On doit, à chaque fois, tous quitter le véhicule, traverser la barrière de police et remonter dans le bus une centaine de mètres plus loin. Même s’ils sont conduits de manière expéditive, ces contrôles font perdre beaucoup de temps. Est-ce une volonté de s’occuper seulement du sentiment d’insécurité plutôt que de l’insécurité elle-même ?

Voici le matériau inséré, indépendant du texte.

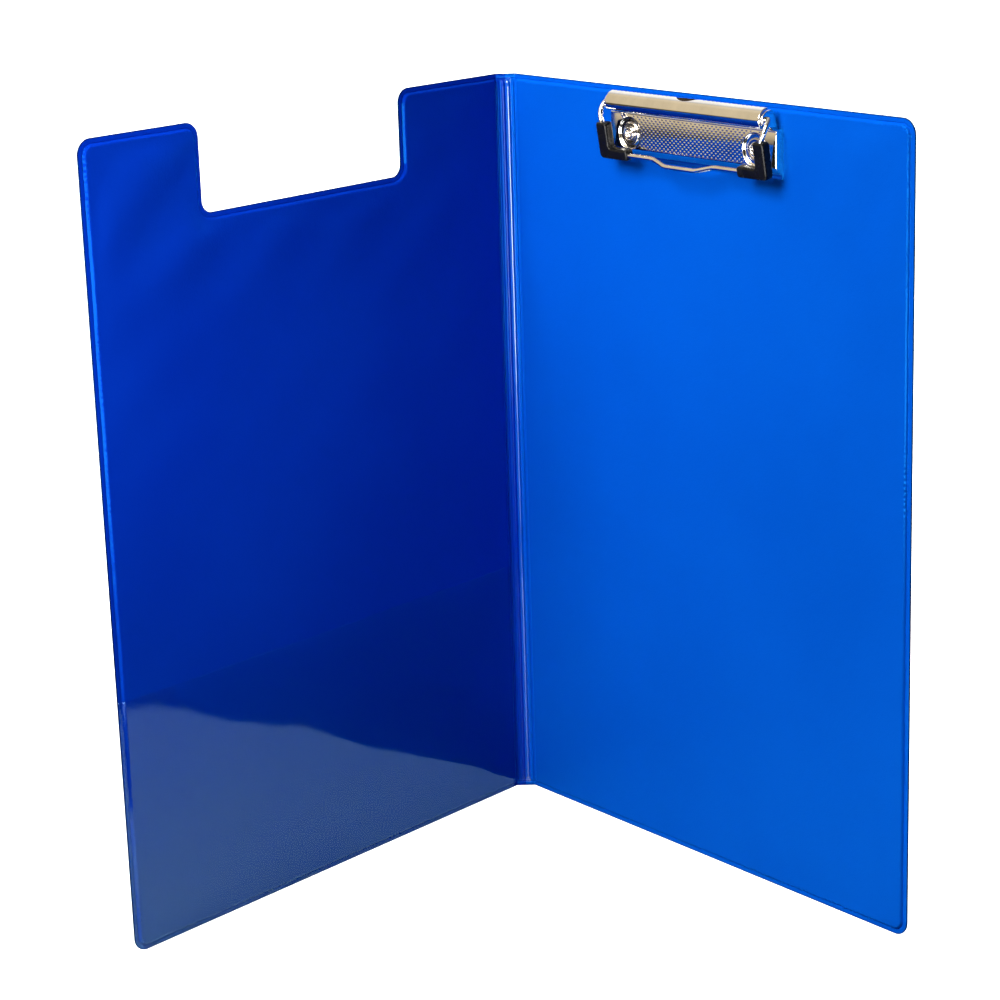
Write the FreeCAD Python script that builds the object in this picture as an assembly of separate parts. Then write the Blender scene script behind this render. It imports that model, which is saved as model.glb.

Mais il n’y a pas que les contrôles d’identité qui ralentissent la marche, il y a également – et c’est ce qui m’a paru bien drôle – les pauses prière pour un chauffeur et des voyageurs en majorité musulmans. « Inch’Allah ! Que Dieu nous protège ! », me lance mon voisin enseignant, de retour de sa pause ablutions et prière.

Effluves de « zoua-zoua »
La nuit est déjà tombée lorsque nous arrivons à Garoua. La rivière Bénoué rafraîchit cette ville aux beaux paysages de savanes et de steppes. Un effluve de zoua-zoua, du carburant frelaté provenant souvent du Nigeria, irrite néanmoins les narines. Je suis épuisé. Je suis sur la route depuis près de vingt-quatre heures.

Sur les recommandations de mon compagnon de voyage enseignant, je passe la nuit dans une auberge de fortune, apparemment fréquentée par de bonnes dames et leurs clients. Les femmes ici sont beaucoup plus minces : plus on monte dans le nord du pays et moins on note de surpoids.

C’est le lendemain matin seulement que j’arrive enfin à Maroua à bord d’un taxi-brousse surchargé. Nous avons traversé les vastes savanes et steppes entrecoupées de pics rocheux aux formes les plus variées. De petites habitations construites en torchis, avec leurs toits de chaume en forme de cônes, donnent une allure particulière au paysage. Quatre heures de voyage supplémentaires avec de très nombreux contrôles de police, des troupeaux de b ufs maigres qui traversent la route et, bien sûr, des prières à Allah.

Il aura fallu trois jours pour traverser le Cameroun de Yaoundé, au sud, à Maroua, à l’extrême nord, et faire plus de mille cent kilomètres. Trois jours de galère certes, mais surtout de belles rencontres et de découvertes d’horizons improbables.